If you created a database to store music lyrics, you'd find a lot of space was being used to store the chorus which repeats several times. Instead of using all that space, you could simply place the word CHORUS before the first instance of the chorus lines, and then every time the chorus is to be repeated, just use CHORUS as a place holder (in fact this is pretty much the idea behind LZW compression - in LZW each line of the song would have a number shown before it. If a line repeats later in the song, rather then write out the whole line only the number is shown)
The basic concept is that instead of using eight bits to represent each byte, you use shorter representations for more frequently occuring bytes or sequences of bytes.
For example, if your file consists solely of the byte 0x41 (A) repeated sixteen times, then instead of representing it as the 8-bit sequence 01000001 shorten it to the 1-bit sequence 0. Then the file can be represented by 0000000000000000 (sixteen 0s). So then the file of the byte 0x41 repeated sixteen times can be represented by the file consisting of the byte 0x00 repeated twice.
So what we have here is that for this file (0x41 repeated sixteen times) the bits 01000001 don't convey any additional information over the bit 0. So, in this case, we throw away the extraneous bits to obtain a shorter representation.
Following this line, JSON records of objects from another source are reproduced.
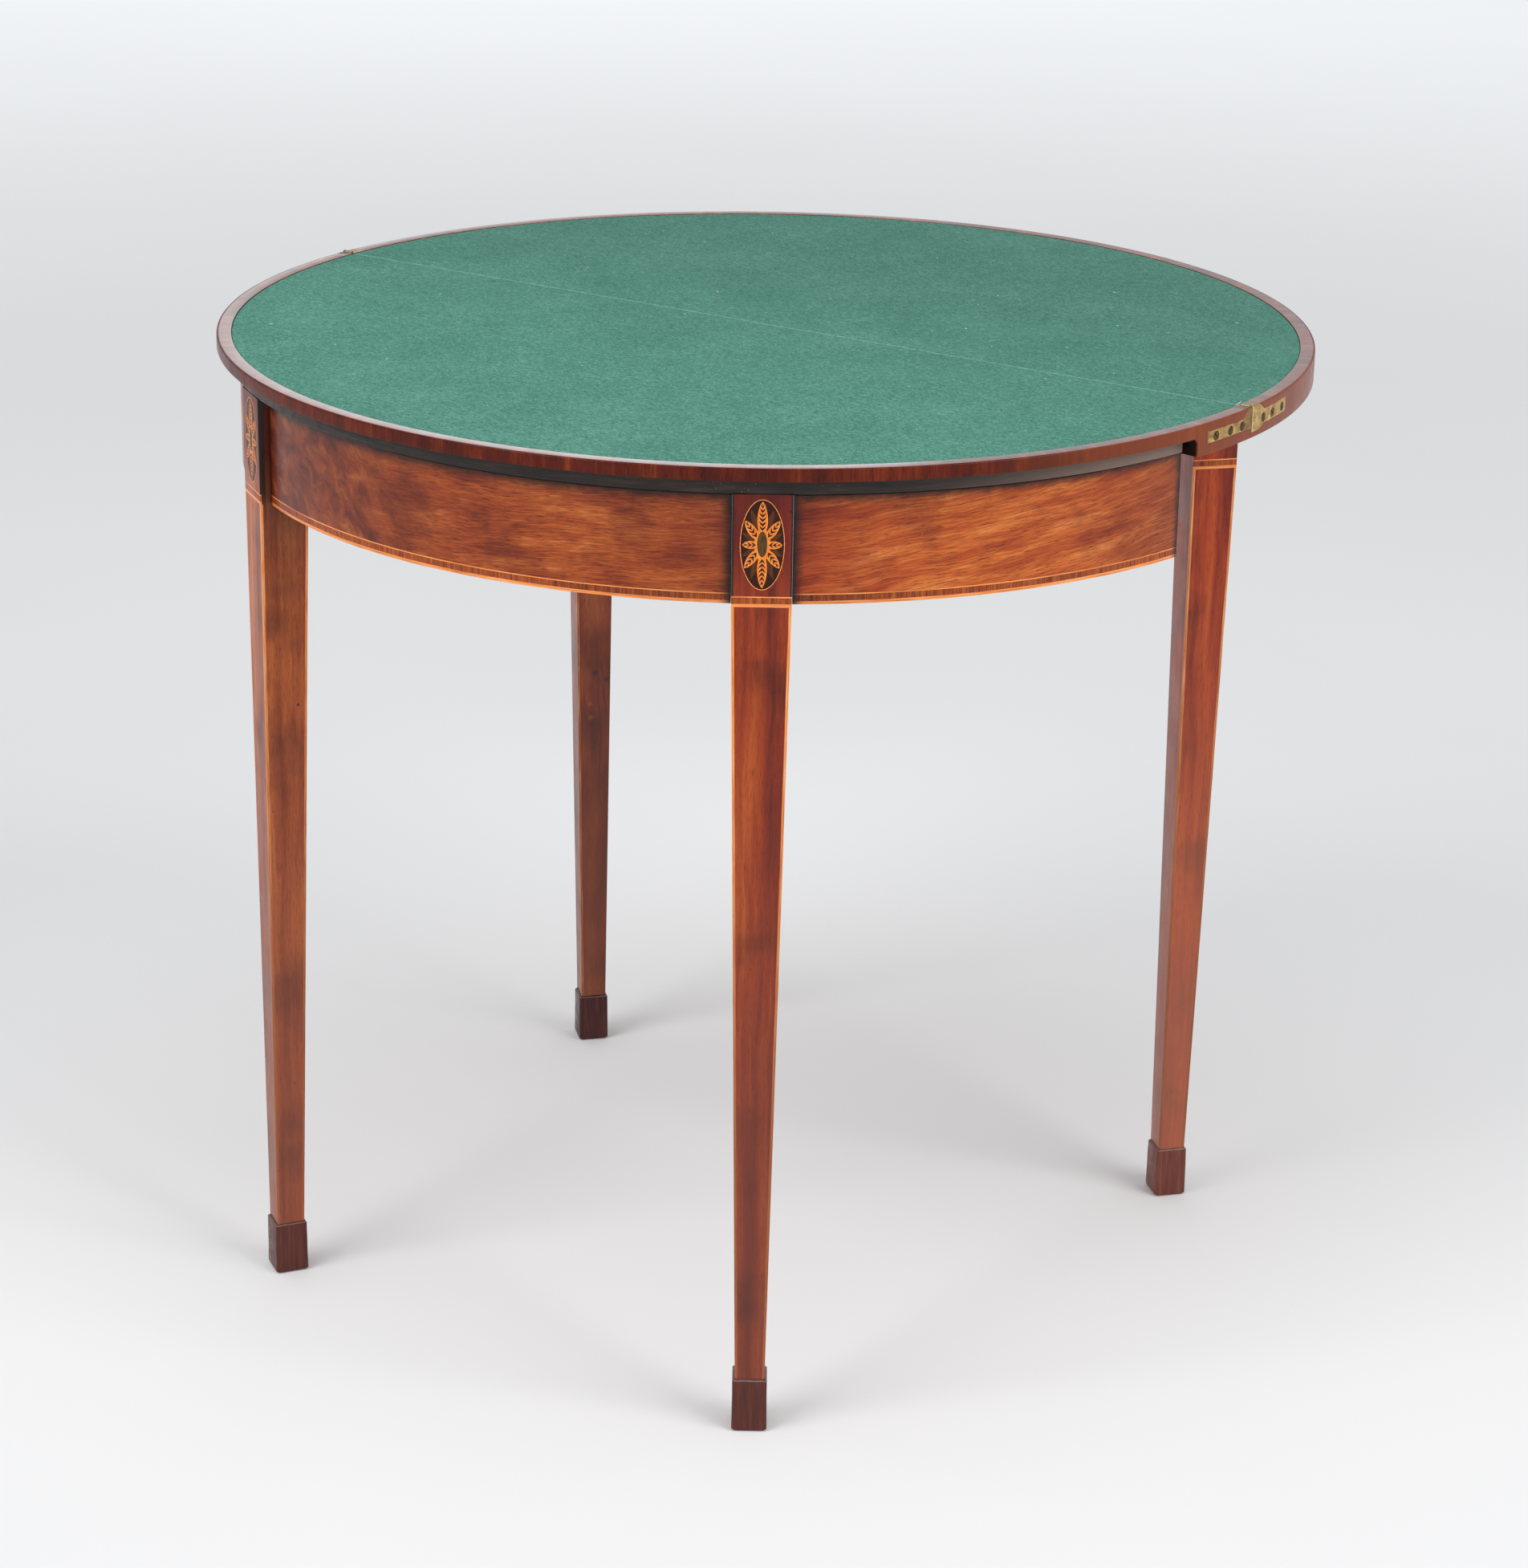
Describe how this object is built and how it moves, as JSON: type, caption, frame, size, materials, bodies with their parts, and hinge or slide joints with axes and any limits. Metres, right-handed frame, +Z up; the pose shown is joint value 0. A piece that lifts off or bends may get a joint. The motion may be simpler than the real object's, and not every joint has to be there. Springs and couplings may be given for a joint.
{
  "type": "demilune card table",
  "caption": "Half-round inlaid mahogany card table whose hinged flap folds back to a full baize-lined circle, carried on swing-out gate legs.",
  "frame": {"origin": "on the floor, under the middle of the open round top", "axes": "+X along the fold line to the right seen from the front, -Y towards the curved front frieze, +Z up"},
  "size_m": [0.86, 0.86, 0.7539],
  "materials": {
    "mahogany": "french polished, worn satin",
    "flame_mahogany": "figured veneer, polished",
    "crossbanding": "cross-grained veneer, polished",
    "boxwood": "inlaid lines, polished",
    "satinwood": "marquetry, polished",
    "ebonised": "black stained, satin",
    "dark_mahogany": "dark stained, satin",
    "baize": "fulled wool cloth",
    "brass": "old, dull",
    "steel": "darkened",
    "pine": "bare, aged",
    "beech": "bare, aged"
  },
  "bodies": {
    "frame": {"fixed_leaf": "mahogany", "fixed_leaf_lipping": "crossbanding", "fixed_leaf_border": "crossbanding", "fixed_leaf_baize": "baize", "ebonised_strip": "ebonised", "hinge_left_fixed_plate": "brass", "hinge_left_fixed_screw_1": "steel", "hinge_left_fixed_screw_2": "steel", "hinge_left_fixed_screw_3": "steel", "hinge_left_pin": "steel", "hinge_right_fixed_plate": "brass", "hinge_right_fixed_screw_1": "steel", "hinge_right_fixed_screw_2": "steel", "hinge_right_fixed_screw_3": "steel", "hinge_right_pin": "steel", "frieze_left_core": "pine", "frieze_front_core": "pine", "frieze_right_core": "pine", "frieze_left_veneer": "flame_mahogany", "frieze_front_veneer": "flame_mahogany", "frieze_right_veneer": "flame_mahogany", "frieze_left_banding": "crossbanding", "frieze_front_banding": "crossbanding", "frieze_right_banding": "crossbanding", "back_rail": "pine", "hinge_rail": "beech", "gate_pin_left": "steel", "gate_pin_right": "steel", "top_screw_1": "steel", "top_screw_2": "steel", "top_screw_3": "steel", "top_screw_4": "steel", "front_leg_left": "mahogany", "front_leg_left_stringing": "boxwood", "front_foot_left": "dark_mahogany", "patera_left": "satinwood", "front_leg_right": "mahogany", "front_leg_right_stringing": "boxwood", "front_foot_right": "dark_mahogany", "patera_right": "satinwood"},
    "flap": {"flap_leaf": "mahogany", "flap_lipping": "crossbanding", "flap_border": "crossbanding", "flap_baize": "baize", "hinge_left_flap_plate": "brass", "hinge_left_flap_screw_1": "steel", "hinge_left_flap_screw_2": "steel", "hinge_left_flap_screw_3": "steel", "hinge_right_flap_plate": "brass", "hinge_right_flap_screw_1": "steel", "hinge_right_flap_screw_2": "steel", "hinge_right_flap_screw_3": "steel"},
    "gate_left": {"fly_rail_left": "beech", "fly_leg_left": "mahogany", "fly_leg_left_stringing": "boxwood", "fly_foot_left": "dark_mahogany"},
    "gate_right": {"fly_rail_right": "beech", "fly_leg_right": "mahogany", "fly_leg_right_stringing": "boxwood", "fly_foot_right": "dark_mahogany"}
  },
  "joints": [
    {"name": "flap_fold", "type": "hinge", "parent": "frame", "child": "flap", "pos_m": [0, 0, 0.75265], "axis": [1, 0, 0], "range_deg": [0, 180]},
    {"name": "gate_left_swing", "type": "hinge", "parent": "frame", "child": "gate_left", "pos_m": [-0.06, -0.0525, 0.69], "axis": [0, 0, -1], "range_deg": [-42.9, 17.1]},
    {"name": "gate_right_swing", "type": "hinge", "parent": "frame", "child": "gate_right", "pos_m": [0.06, -0.0525, 0.69], "axis": [0, 0, 1], "range_deg": [-47.6, 12.4]}
  ]
}
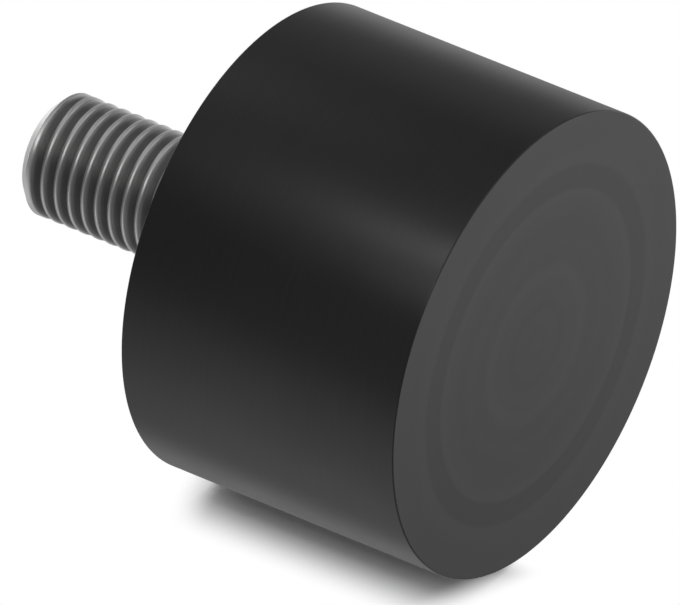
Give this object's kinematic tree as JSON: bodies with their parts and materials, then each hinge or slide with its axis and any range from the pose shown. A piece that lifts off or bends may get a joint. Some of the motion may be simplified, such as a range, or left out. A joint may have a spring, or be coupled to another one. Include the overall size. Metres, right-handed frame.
{
  "type": "bobbin vibration mount",
  "caption": "Cylindrical rubber vibration mount: a threaded steel stud stands from a disc bonded into its seat end, and the other end is a plain rubber face.",
  "frame": {"origin": "centre of the plain rubber face, which the mount stands on", "axes": "+Z along the stud, from the plain rubber face to the stud's tip; X and Y across the round body"},
  "size_m": [0.03, 0.03, 0.0357],
  "materials": {
    "rubber": "satin",
    "plate_steel": "satin",
    "stud_steel": "satin"
  },
  "bodies": {
    "root": {"rubber_body": "rubber", "backing_plate": "plate_steel", "threaded_stud": "stud_steel"}
  },
  "joints": []
}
That is the core idea behind compression.
As another example, consider the eight byte pattern
0x41 0x42 0x43 0x44 0x45 0x46 0x47 0x48
and now repeat it 2048 times. One way to follow the approach above is to represent bytes using three bits.
000 0x41
001 0x42
010 0x43
011 0x44
100 0x45
101 0x46
110 0x47
111 0x48
Now we can represent the above byte pattern by 00000101 00111001 01110111 (this is the three-byte pattern 0x05 0x39 0x77) repeated 2048 times.
But an even better approach is to represent the byte pattern
0x41 0x42 0x43 0x44 0x45 0x46 0x47 0x48
by the single bit 0. Then we can represent the above byte pattern by 0 repeated 2048 times which becomes the byte 0x00 repeated 256 times. Now we only need to store the dictionary
0 -> 0x41 0x42 0x43 0x44 0x45 0x46 0x47 0x48
and the byte pattern 0x00 repeated 256 times and we compressed the file from 16,384 bytes to (modulo the dictionary) 256 bytes.
That, in a nutshell is how compression works. The whole business comes down to finding short, efficient representations of the bytes and byte sequences in a given file. That's the simple idea, but the details (finding the representation) can be quite challenging.
See for example:
Data compression
Run length encoding
Huffman compression
Shannon-Fano coding
LZW
The concept between compression is basically statististical. If you've got a series of bytes, the chance of byte N being X in practice depends on the value distribution of the previous bytes 0..N-1. Without compression, you allocate 8 bits for each possible value X. With compression, the amounts of bytes allocated for each value X depends on the estimated chance p(N,X).
For instance, given a sequence "aaaa", a compression algorithm can assign a high value to p(5,a) and lower values to p(5,b). When p(X) is high, the bitstring assigned to X will be short, when p(X) is low a long bitstring is used. In this way, if p(N,X) is a good estimate then the average bitstring will be shorter than 8 bits.